# Step: Calculate Statistics

This step allows playbooks to utilize statistical analysis of data that has gone through previous analysis. By defining a data set specification type and supporting fields per specification, a sample set of data that has been persisted may be used to find a number of statistics to describe that data.

• Dataset Key: The value that represents the reference to the dataset maintained by Darklight. This value can be combined with FreeMarker Expressions. In the example above, this is the event's account name.
• Input Value: The package data value(s) wanted to be added for analysis. These are persisted and used to build the dataset. This field is not required for the step to run. This value can be combined with FreeMarker Expressions. In the example above, this is the download size of the event.
• Minimum Sample Size: The minimum amount of data values that need to be collected in the sample dataset before analysis can be done. Packages up to the minimum size are sent down the "-" Minus output of the step.
• Additive Method: How the Input Value is to be treated after being used for analysis
• None: Not added to the dataset.

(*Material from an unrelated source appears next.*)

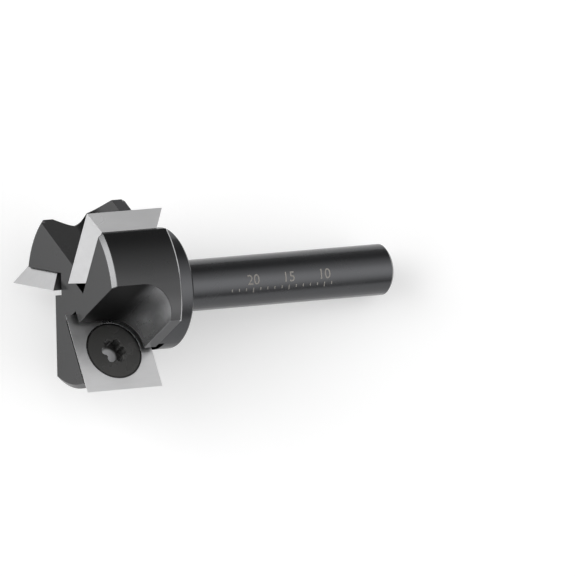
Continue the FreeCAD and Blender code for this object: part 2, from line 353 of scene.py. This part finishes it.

Useful when combining multiple Statistics steps so the second step doesn't duplicate the value.
• Outlier Exclusive: Outliers will not be added to the dataset. Definition of an outlier
• All Inclusive: Input Value will be added to the dataset after analysis
• Dataset Spec Type: Determines how data is to be collected for analysis from the sample dataset
• All: All data values from the sample dataset will be used for analysis
• Period: Defines a specific period of time in which the data values are persisted (uses Begin Time and End Time)
• First Period: A period of time that begins at the time the first data value that was persisted in the sample dataset to the second time that is determined by the duration of time added to the beginning (uses Duration)
• Last Period: A period of time that begins the period before the latest data value that was persisted (uses Duration)
• First/Last N: Either the first n persisted data values of the sample set or the last n data values (uses N Data Values)
• Begin Time: The begin time used for the Period dataset spec type
• End Time: The end time used for the Period dataset spec type
• Duration: The dropdown selects the unit of time representation for the adjacent value field (used with First Period and Last Period)
• N Data Values: The number of data values to get for the First N and Last N dataset spec types
• Purge Options: The action to be done with removing data after analysis
• Don't purge: The data is not altered after analysis
• Data used for analysis: New and retrieved data used for analysis is removed (purged) from the database for that key
• Data not used for analysis: All the data that was not used for analysis is removed from the database for that key
• Statistic: The available statistical values that can be determined from the sample datasets.
• Minimum, Maximum, Mean, Median, Mode, Standard Deviation, 1st Quartile (25th percentile), 3rd Quartile (75th percentile)
• The box to the right of the statistical method is the name of the variable that the resulting statistic will be saved to in the package. In the example, the Mean calculation will be stored in a package variable called "average" and available to the next step as `\${average}`.
• Note that the Mode could result in multiple values, so it will output as a list (i.e., single-dimensional array), referenced with FreeMarker like `\${mode[0]}` with 0 being the first item in the list.
• Add statistic: Click the + icon to add a new statistical method to calculate using all of the above options. Only one of each kind of statistic can be chosen per step. Make sure the variable names you are using for each statistic are unique.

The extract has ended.